C’est compte tenu de son importance que ce corps était surnommé “le Commando” en son temps, pendant les épidémies de choléra. A cette époque, le corps a fait ses preuves pour enrayer des épidémies qui surgissent çà et là, à travers les activités qui lui sont dévolues, et qu’aucun infirmier ou médecin ne peut le faire convenablement. Chacun est formé dans son domaine d’intervention.
Le népotisme a tout gâté
Force est de constater, malheureusement, qu’il est relégué au second plan au fil du temps par des nominations qui ne respectent aucun critère. Durant le passage du ministre Aziz Mahamat Saleh à la tête du département de la santé, sous le premier gouvernement de la 4ème République, des médias et les syndicats de médecins, des pharmaciens et des paramédicaux ont fortement critiqué les nominations à des postes techniques liés au domaine d’hygiène et d’assainissement. Mais cela n’a pas apporté un grand changement. Aujourd’hui encore, lorsqu’on prend le dernier décret portant nomination des agents dans les directions techniques au ministère de la santé publique, l’on est en droit de se poser mille et une questions: n’existe-t-il pas de cadres de formation de niveau conception (Ingénieur sanitaire) au ministère de la Santé publique?
Rappelons qu’en ce qui concerne le corps des agents d’hygiène, l’Organisation mondiale de la santé (Oms) encourage fortement leur formation dans tous les pays en voie de développement.

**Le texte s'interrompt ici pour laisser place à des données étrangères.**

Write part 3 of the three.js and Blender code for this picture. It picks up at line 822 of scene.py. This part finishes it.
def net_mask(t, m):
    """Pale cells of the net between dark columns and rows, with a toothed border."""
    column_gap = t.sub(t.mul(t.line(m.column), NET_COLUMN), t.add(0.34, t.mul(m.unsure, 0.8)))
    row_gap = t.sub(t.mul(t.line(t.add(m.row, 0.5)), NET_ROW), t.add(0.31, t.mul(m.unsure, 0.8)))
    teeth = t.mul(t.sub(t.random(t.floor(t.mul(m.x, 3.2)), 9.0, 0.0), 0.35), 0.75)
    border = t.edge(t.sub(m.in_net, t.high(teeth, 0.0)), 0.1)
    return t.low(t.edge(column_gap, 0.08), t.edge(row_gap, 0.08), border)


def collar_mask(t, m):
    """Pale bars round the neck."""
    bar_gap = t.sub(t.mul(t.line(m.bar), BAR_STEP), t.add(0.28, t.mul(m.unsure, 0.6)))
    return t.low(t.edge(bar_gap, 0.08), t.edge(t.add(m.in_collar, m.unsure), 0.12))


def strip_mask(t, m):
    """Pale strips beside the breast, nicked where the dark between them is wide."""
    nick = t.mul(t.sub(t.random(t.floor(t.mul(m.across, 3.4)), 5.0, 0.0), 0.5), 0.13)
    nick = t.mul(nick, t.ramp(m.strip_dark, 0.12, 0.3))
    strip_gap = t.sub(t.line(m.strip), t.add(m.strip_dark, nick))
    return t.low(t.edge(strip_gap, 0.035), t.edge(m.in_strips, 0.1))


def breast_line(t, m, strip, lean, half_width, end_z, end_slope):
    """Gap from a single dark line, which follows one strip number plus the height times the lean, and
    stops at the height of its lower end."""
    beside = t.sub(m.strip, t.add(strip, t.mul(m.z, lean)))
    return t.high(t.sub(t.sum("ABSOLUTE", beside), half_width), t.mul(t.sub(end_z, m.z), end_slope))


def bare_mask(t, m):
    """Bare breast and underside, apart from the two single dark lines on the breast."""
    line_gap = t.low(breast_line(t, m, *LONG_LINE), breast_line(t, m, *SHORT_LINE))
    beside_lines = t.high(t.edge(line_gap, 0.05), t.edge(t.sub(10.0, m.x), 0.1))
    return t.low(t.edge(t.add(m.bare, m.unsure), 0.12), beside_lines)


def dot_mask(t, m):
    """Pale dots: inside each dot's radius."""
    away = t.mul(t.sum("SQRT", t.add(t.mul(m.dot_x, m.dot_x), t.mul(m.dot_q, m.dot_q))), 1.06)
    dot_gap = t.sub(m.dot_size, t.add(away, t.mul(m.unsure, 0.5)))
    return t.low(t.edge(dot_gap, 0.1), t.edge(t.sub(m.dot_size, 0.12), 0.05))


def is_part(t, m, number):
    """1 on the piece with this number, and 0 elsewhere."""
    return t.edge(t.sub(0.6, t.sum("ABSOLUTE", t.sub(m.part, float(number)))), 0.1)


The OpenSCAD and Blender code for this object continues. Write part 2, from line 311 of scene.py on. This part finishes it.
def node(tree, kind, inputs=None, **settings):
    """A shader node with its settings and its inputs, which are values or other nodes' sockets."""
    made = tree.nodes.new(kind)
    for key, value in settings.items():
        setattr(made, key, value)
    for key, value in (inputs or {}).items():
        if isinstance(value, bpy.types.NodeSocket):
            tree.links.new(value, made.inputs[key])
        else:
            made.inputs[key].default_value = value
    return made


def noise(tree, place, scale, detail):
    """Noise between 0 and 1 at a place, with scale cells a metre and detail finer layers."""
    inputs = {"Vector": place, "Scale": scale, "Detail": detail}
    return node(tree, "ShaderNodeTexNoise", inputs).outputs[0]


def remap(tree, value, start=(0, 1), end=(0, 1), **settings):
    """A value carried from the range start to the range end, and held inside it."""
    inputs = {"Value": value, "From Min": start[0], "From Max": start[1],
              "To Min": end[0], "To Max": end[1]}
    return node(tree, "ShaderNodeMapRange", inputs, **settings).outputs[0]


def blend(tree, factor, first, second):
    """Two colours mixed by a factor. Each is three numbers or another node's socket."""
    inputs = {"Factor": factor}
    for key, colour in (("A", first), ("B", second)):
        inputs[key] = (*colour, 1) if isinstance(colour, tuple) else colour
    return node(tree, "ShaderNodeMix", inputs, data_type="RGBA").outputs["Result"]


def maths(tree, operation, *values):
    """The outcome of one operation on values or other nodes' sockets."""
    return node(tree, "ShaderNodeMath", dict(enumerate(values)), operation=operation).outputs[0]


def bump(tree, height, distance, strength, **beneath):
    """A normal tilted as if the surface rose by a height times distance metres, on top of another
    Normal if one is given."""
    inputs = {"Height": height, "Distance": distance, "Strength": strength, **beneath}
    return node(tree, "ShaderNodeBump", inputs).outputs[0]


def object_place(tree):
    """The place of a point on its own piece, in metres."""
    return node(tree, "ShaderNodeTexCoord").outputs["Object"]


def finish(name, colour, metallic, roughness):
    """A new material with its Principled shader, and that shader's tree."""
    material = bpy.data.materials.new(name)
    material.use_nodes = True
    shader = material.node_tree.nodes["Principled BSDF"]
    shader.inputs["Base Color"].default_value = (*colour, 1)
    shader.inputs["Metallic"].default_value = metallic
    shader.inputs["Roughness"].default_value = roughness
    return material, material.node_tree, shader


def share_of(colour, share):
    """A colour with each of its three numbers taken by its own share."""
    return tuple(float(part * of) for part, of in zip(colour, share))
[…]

Le nouvel organigramme taillé à la mesure de partage entre amis, parents ou coreligionnaires du nouveau locataire du ministère de la Santé dépasse l’entendement, car les intouchables sont restés de marbre et les nouveaux venus n’ont aucune compétence pour gérer l’administration centrale. Tenez ! Sur 56 postes partant du cabinet aux directions techniques, en passant par la direction générale, il n’y a que 8 cadres de la partie méridionale du pays. Les 48 sont de la partie septentrionale.

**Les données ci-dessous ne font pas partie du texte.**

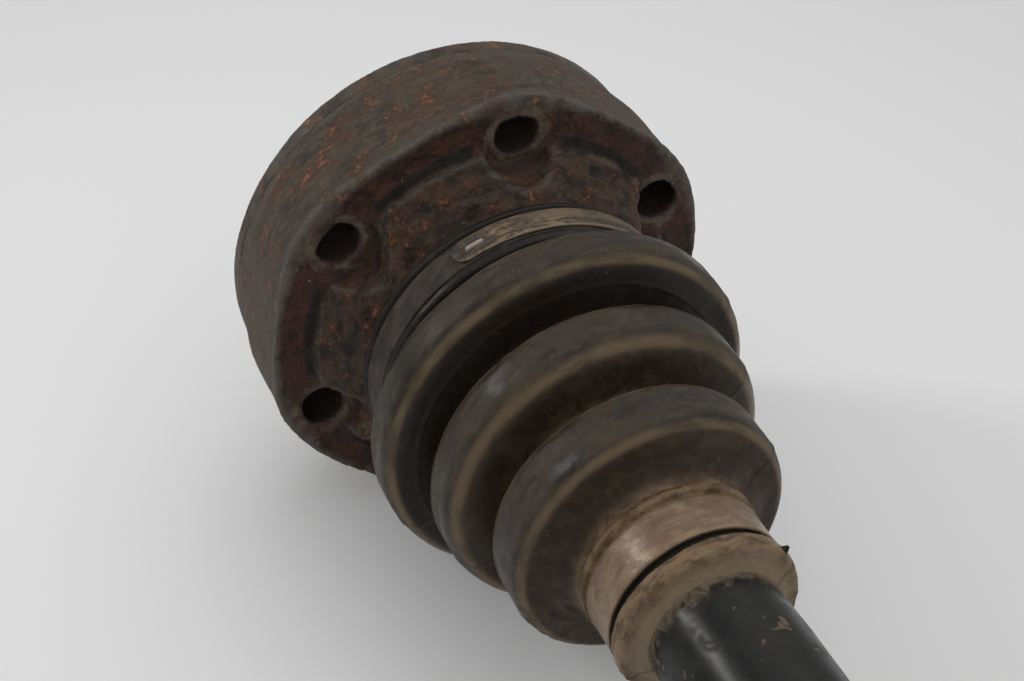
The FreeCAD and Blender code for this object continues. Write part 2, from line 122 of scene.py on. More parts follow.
# ---- boots ---------------------------------------------------------------------
WALL = 1.9
PROFILE_STEP = 0.42
MOULD_AZIMUTH = 64.4
NUB_PLACE = (140.3, 16.3, 12.4)
INNER_SEGMENTS = 400
OUTER_SEGMENTS = 300

# Outside of the inner boot: (x, radius, corner radius).
INNER_PROFILE = (
    (44.8, 36.0, 0.0), (45.0, 37.9, 0.6), (46.7, 38.0, 0.6), (46.9, 36.9, 0.3),
    (56.0, 36.9, 0.3), (56.2, 38.5, 0.7), (58.4, 38.4, 0.9), (59.2, 36.0, 0.8),
    (63.2, 36.2, 0.9), (64.0, 44.4, 6.2), (76.0, 44.4, 5.8), (77.0, 36.0, 3.0), (77.4, 30.2, 1.6),
    (81.2, 30.2, 1.7), (82.5, 37.8, 6.4), (96.2, 37.7, 6.2), (97.5, 24.2, 1.8),
    (101.2, 24.0, 1.8), (102.4, 31.9, 6.4), (116.6, 31.9, 5.8), (118.2, 24.8, 3.2),
    (120.0, 20.9, 2.6), (122.3, 19.8, 0.8), (123.0, 20.7, 0.5), (124.3, 20.6, 0.5), (124.6, 19.5, 0.3),
    (125.6, 19.2, 0.2), (135.6, 19.2, 0.2), (135.8, 18.3, 0.3), (137.4, 18.3, 0.5), (137.8, 20.5, 0.6),
    (141.9, 20.3, 1.1), (142.3, 17.2, 1.2), (143.3, 14.86, 0.0))
INNER_CUTS = (59.8, 69.6, 76.6, 81.8, 89.5, 118.5)

OUTER_PROFILE = (
    (352.0, 15.0, 0.0), (352.0, 19.8, 0.8), (355.0, 19.8, 0.6), (355.3, 19.0, 0.3),
    (364.7, 19.0, 0.3), (365.0, 19.8, 0.6), (368.5, 19.8, 1.5), (371.5, 22.5, 2.0),
    (373.0, 30.5, 4.8), (384.0, 30.5, 4.8), (386.2, 22.6, 1.8), (391.0, 22.6, 1.8),
    (393.2, 37.0, 5.2), (405.0, 37.0, 5.2), (407.2, 27.6, 1.9), (412.4, 27.6, 1.9),
    (414.6, 43.5, 5.4), (427.0, 43.5, 5.4), (429.2, 33.2, 2.0), (434.4, 33.2, 2.0),
    (436.6, 49.5, 5.6), (449.2, 49.5, 5.6), (452.6, 45.4, 1.4), (458.6, 45.8, 0.8),
    (459.2, 45.2, 0.3), (468.2, 45.2, 0.3), (468.6, 46.0, 0.6), (471.5, 46.0, 0.8), (471.5, 43.4, 0.0))
OUTER_CUTS = (380.0, 419.0, 433.0, 446.0, 459.0)


# ---- noise and mesh helpers ----------------------------------------------------
def lattice(cells, seed):
    """Pseudo-random number from 0 to 1 for each whole-number cell."""
    mixed = cells[:, 0] * 73856093 ^ cells[:, 1] * 19349663 ^ cells[:, 2] * 83492791 ^ seed * 2654435761
    mixed = (mixed ^ (mixed >> 13)) * 1274126177 & 0xFFFFFFFF
    mixed = (mixed ^ (mixed >> 16)) * 2246822519 & 0xFFFFFFFF
    return (mixed & 0xFFFFFF) / float(0xFFFFFF)


def noise(points, size, seed):
    """Smooth noise from -1 to 1 with bumps of about the given size."""
    place = points / size
    cell = np.floor(place).astype(np.int64)
    part = place - cell
    part = part * part * part * (part * (part * 6 - 15) + 10)
    total = np.zeros(len(points))
    for corner in np.ndindex(2, 2, 2):
        weight = np.prod(np.where(corner, part, 1 - part), axis=1)
        total += weight * lattice(cell + np.array(corner), seed)
    return total * 2 - 1


def layered(points, size, seed, octaves=3):
    """Sum of noise at halving sizes."""
    total = np.zeros(len(points))
    for octave in range(octaves):
        total += noise(points, size / 2 ** octave, seed + octave) / 2 ** octave
    return total


def step(value, low, high):
    """Smooth step from 0 at low to 1 at high."""
    share = np.clip((value - low) / (high - low), 0, 1)
    return share * share * (3 - 2 * share)


def polar(points):
    """Radius and azimuth in degrees about the axle."""
    return np.hypot(points[:, 1], points[:, 2]), np.degrees(np.arctan2(points[:, 1], points[:, 2]))


def read_points(mesh):
    points = np.empty(len(mesh.vertices) * 3)
    mesh.vertices.foreach_get("co", points)
    return points.reshape(-1, 3) / MM


def write_points(mesh, points):
    mesh.vertices.foreach_set("co", (points * MM).ravel())
    mesh.update()


def vertex_normals(mesh):
    normals = np.empty(len(mesh.vertices) * 3)
    mesh.vertex_normals.foreach_get("vector", normals)
    return normals.reshape(-1, 3)


def edge_pairs(mesh):
    pairs = np.empty(len(mesh.edges) * 2, np.int64)
    mesh.edges.foreach_get("vertices", pairs)
    return pairs.reshape(-1, 2)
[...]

Mais le plus navrant, c’est qu’au Tchad où on parle chaque année des épidémies de choléra et particulièrement en cette période de lutte contre la Covid-19, le ministre nomme une sage-femme à la tête de la direction de l’hygiène. Elle est assistée par une bio-nutritionniste, sans oublier qu’à la tête de la division se trouve une hydrogéologue mettant ainsi à l’écart les professionnels du génie sanitaire dont le nombre est par ailleurs insuffisant. Quelques rares cadres de ce corps sont formés depuis quelques années à l’Institut international d’ingénierie de l’eau et de l’environnement (2iE) de Ouagadougou au Burkina Faso. Aujourd’hui, seule l’Ecole nationale de santé publique de Rennes en France offre la possibilité de former les cadres supérieurs de ce domaine.
Bonjour coronavirus!
Tout ceci pour dire qu’à l’heure de la lutte contre la Covid-19, ce sont les techniciens d’hygiène qui doivent être à l’avant-garde pour assurer la prévention. Curieusement, aucun cadre de ce corps ne fait partie ni du comité scientifique, ni du Comité de veille et de sécurité sanitaire que vient de remplacer le Comité de gestion de crise sanitaire.

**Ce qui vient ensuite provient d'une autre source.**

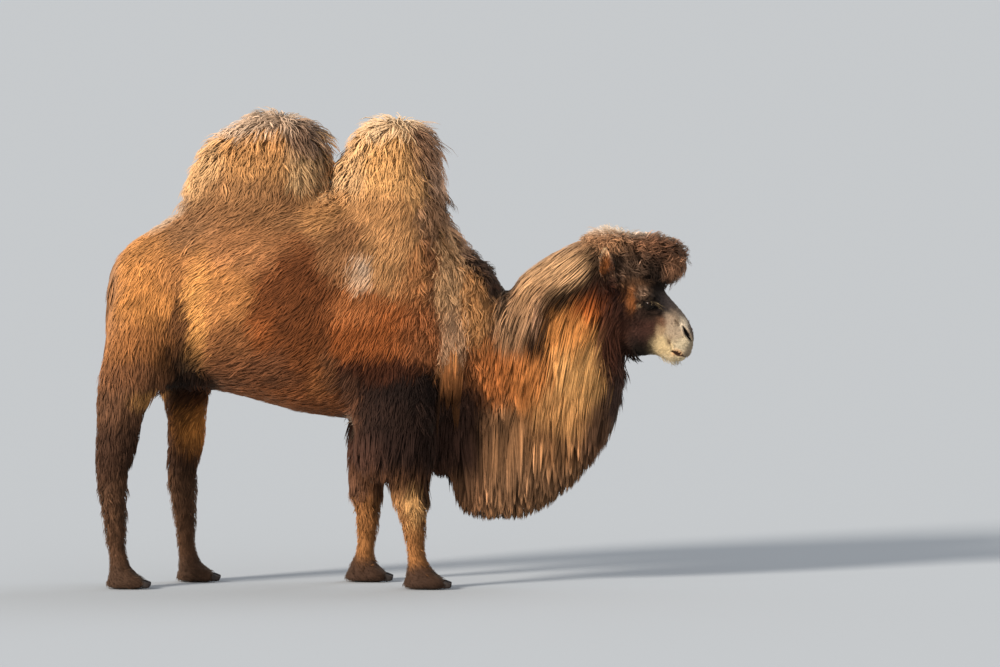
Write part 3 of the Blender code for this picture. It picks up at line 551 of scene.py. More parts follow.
skin_mesh = largest_part(remeshed(joined_solids(FLESH, SOLIDS_GROWN), SKIN_CELL))
edges = edges_of(skin_mesh)
owner = owners_of(place_of(skin_mesh))
depth = evened(flesh_depth[owner][:, None], edges, rounds=14, share=0.5)
face_like = np.isin(owner, [i for i, n in enumerate(FLESH) if n in ("head", "lower_jaw") or "eye" in n])
set_places(skin_mesh, evened(place_of(skin_mesh), edges, rounds=5, share=np.where(face_like, 0.30, 0.5)))
set_places(skin_mesh, place_of(skin_mesh) - normals_of(skin_mesh) * depth)
set_places(skin_mesh, evened(place_of(skin_mesh), edges, rounds=3, share=np.where(face_like, 0.15, 0.5)))

eye_low, eye_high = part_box("eye_left")
eye_middle = np.array((eye_low + eye_high) / 2)
EYE_RADIUS = (eye_high.x - eye_low.x) / 2


def refined(mesh, chosen):
    """Halves the cells whose middle `chosen` picks, and eases the new vertices into the surface."""
    with edited(mesh) as shape:
        picked = chosen(np.array([f.calc_center_median() for f in shape.faces]))
        shape.faces.ensure_lookup_table()
        found = {edge for i in np.flatnonzero(picked) for edge in shape.faces[i].edges}
        bmesh.ops.subdivide_edges(shape, edges=list(found), cuts=1, use_grid_fill=True)
    places = place_of(mesh)
    share = np.where(chosen(places), 0.4, 0.0)
    set_places(mesh, evened(places, edges_of(mesh), rounds=2, share=share))


def on_face(points):
    """The bare-looking face: before the cheeks and under the topknot."""
    x, z = points[:, 0], points[:, 2]
    return (x > FACE_BACK) & (z > FACE_FOOT) & (z < 1.385 - 0.15 * (x - 1.05))


def on_features(points):
    """Round the eyes, and the end of the muzzle with nostrils and mouth."""
    near_eye = np.linalg.norm((folded(points) - eye_middle) * (0.85, 1, 1.1), axis=1) < 0.045
    x, z = points[:, 0], points[:, 2]
    return near_eye | ((x > 1.235) & (z < 1.20) & (z > 1.0))


for chosen in (on_face, on_face, on_features):
    refined(skin_mesh, chosen)

# Lids: the hide domes over each eyeball and parts in a narrow almond that slopes down towards the nose.
LID = 0.0028
CREASE_SUNK, BAG_SUNK, RIM_RAISED, LID_THICKNESS = 0.0028, 0.0016, 0.0012, 0.006
SLIT_HALF_LENGTH, SLIT_ABOVE, SLIT_BELOW = 0.0225, 0.0060, 0.0055
SLIT_SLOPE = math.radians(24)


def smooth_step(low, high, values):
    """0 below `low`, 1 above `high`, and an S-curve between."""
    share = np.clip((values - low) / (high - low), 0, 1)
    return share * share * (3 - 2 * share)


def bell(off, reach):
    """1 where `off` is nothing, and fading smoothly away past `reach` on both sides."""
    return np.exp(-((off / reach) ** 2))


def eye_axes(sign):
    """Outward, along the slit towards the nose, and up across it, for the left (+1) or right (-1) eye."""
    outward = unit(np.array([0.22, sign * 1.0, 0.10]))
    ahead = np.array([math.cos(SLIT_SLOPE), 0, -math.sin(SLIT_SLOPE)])
    ahead = unit(ahead - outward * (ahead @ outward))
    above = np.cross(outward, ahead) * (-sign)
    return outward, ahead, above * np.sign(above[2])


def from_eye(places, sign):
    """How far each place is from an eye's middle: outwards, along its slit, and up across it."""
    return [(places - eye_middle * (1, sign, 1)) @ axis for axis in eye_axes(sign)]


def inside_slit(along, up):
    """How far inside the almond of the slit a place is, and less than nothing outside it."""
    opening = np.clip(1 - (along / SLIT_HALF_LENGTH) ** 2, 0, None)
    return np.minimum(SLIT_ABOVE * opening - up, up + SLIT_BELOW * opening)


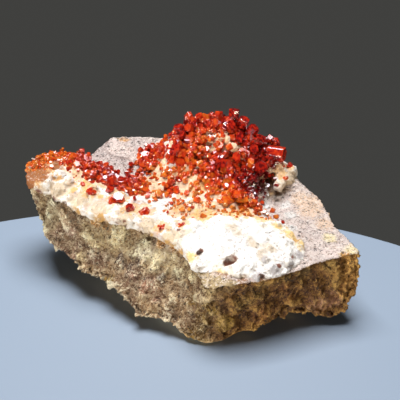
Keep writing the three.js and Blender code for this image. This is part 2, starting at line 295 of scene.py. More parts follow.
def grainGroup():  # mineral grains of uneven shade, pits, and broad patches, for any broken surface
    group = bpy.data.node_groups.new("mineralGrain", "ShaderNodeTree")
    group.interface.new_socket("Place", in_out="INPUT", socket_type="NodeSocketVector")
    for name in ("Grain Size", "Pit Size", "Pit Share"):
        group.interface.new_socket(name, in_out="INPUT", socket_type="NodeSocketFloat")
    for name in ("Grains", "Pits", "Specks", "Patches", "Height"):
        group.interface.new_socket(name, in_out="OUTPUT", socket_type="NodeSocketFloat")
    given = addNode(group, "NodeGroupInput").outputs
    result = addNode(group, "NodeGroupOutput").inputs
    warp = addNode(group, "ShaderNodeTexNoise", inputs={
        "Vector": given["Place"], "Scale": 0.8, "Detail": 4.0})
    bent = addNode(group, "ShaderNodeVectorMath", operation="MULTIPLY_ADD", inputs={
        0: warp.outputs["Color"], 1: (2.2, 2.2, 2.2), 2: given["Place"]}).outputs[0]
    grainScale = addNode(group, "ShaderNodeMath", operation="DIVIDE", inputs={0: 1.0, 1: given["Grain Size"]})
    grainScale = grainScale.outputs[0]
    cells = addNode(group, "ShaderNodeTexVoronoi", inputs={"Vector": bent, "Scale": grainScale})
    grains = addNode(group, "ShaderNodeSeparateColor", inputs={"Color": cells.outputs["Color"]}).outputs[0]
    pitScale = addNode(group, "ShaderNodeMath", operation="DIVIDE", inputs={0: 1.0, 1: given["Pit Size"]})
    pitScale = pitScale.outputs[0]
    holes = addNode(group, "ShaderNodeTexVoronoi", inputs={"Vector": bent, "Scale": pitScale})
    lot = addNode(group, "ShaderNodeSeparateColor", inputs={"Color": holes.outputs["Color"]}).outputs[1]
    chosen = addNode(group, "ShaderNodeMath", operation="LESS_THAN", inputs={0: lot, 1: given["Pit Share"]})
    hollow = rescale(group, holes.outputs["Distance"], 0.22, 0.50, 1.0, 0.0)
    pits = multiply(group, chosen.outputs[0], hollow)
    specks = addNode(group, "ShaderNodeTexNoise", inputs={
        "Vector": bent, "Scale": grainScale, "Detail": 5.0, "Roughness": 0.75}).outputs["Fac"]
    patches = addNode(group, "ShaderNodeTexNoise", inputs={
        "Vector": given["Place"], "Scale": 0.13, "Detail": 6.0, "Roughness": 0.62}).outputs["Fac"]
    uneven = addNode(group, "ShaderNodeMath", operation="MULTIPLY_ADD", inputs={0: grains, 1: 0.4, 2: specks})
    lifted = addNode(group, "ShaderNodeMath", operation="MULTIPLY_ADD", inputs={
        0: pits, 1: -1.2, 2: uneven.outputs[0]})
    made = (grains, pits, specks, patches, lifted.outputs[0])
    for name, value in zip(("Grains", "Pits", "Specks", "Patches", "Height"), made):
        group.links.new(value, result[name])
    return group


mineralGrain = grainGroup()


def addGrain(tree, where, grainSize, pitSize, pitShare):
    made = addNode(tree, "ShaderNodeGroup", node_tree=mineralGrain)
    tree.links.new(where, made.inputs["Place"])
    made.inputs["Grain Size"].default_value = grainSize
    made.inputs["Pit Size"].default_value = pitSize
    made.inputs["Pit Share"].default_value = pitShare
    return made.outputs


def bumpFrom(tree, shader, height, strength, depth):  # depth in mm
    bump = addNode(tree, "ShaderNodeBump", inputs={
        "Strength": strength, "Distance": depth * mm, "Height": height})
    tree.links.new(bump.outputs["Normal"], shader.inputs["Normal"])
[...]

Alors que quatre promotions des techniciens d’hygiène sorties de l’Ecole nationale des agents sociaux et sanitaire (Enass) sont abandonnées sur le carreau. D’autres rentrés de l’extérieur sont toujours en instance d’intégration. A peine cinq sont intégrés sur quarante-cinq, alors qu’il serait prévu cinquante places par corps. Il y a beaucoup de brebis galeuses qui se disent ingénieurs sanitaires, mais qui ne le sont pas et pullulent au sein des services du ministère.
D’autres techniciens admis à la retraite peuvent être rappelés en vue de servir dans cette lutte, si les autorités sanitaires le souhaitent. Malheureusement, beaucoup de cadres sont mis de côté depuis des années, parce qu’ils ne partagent pas les points de vue de ces indéboulonnables.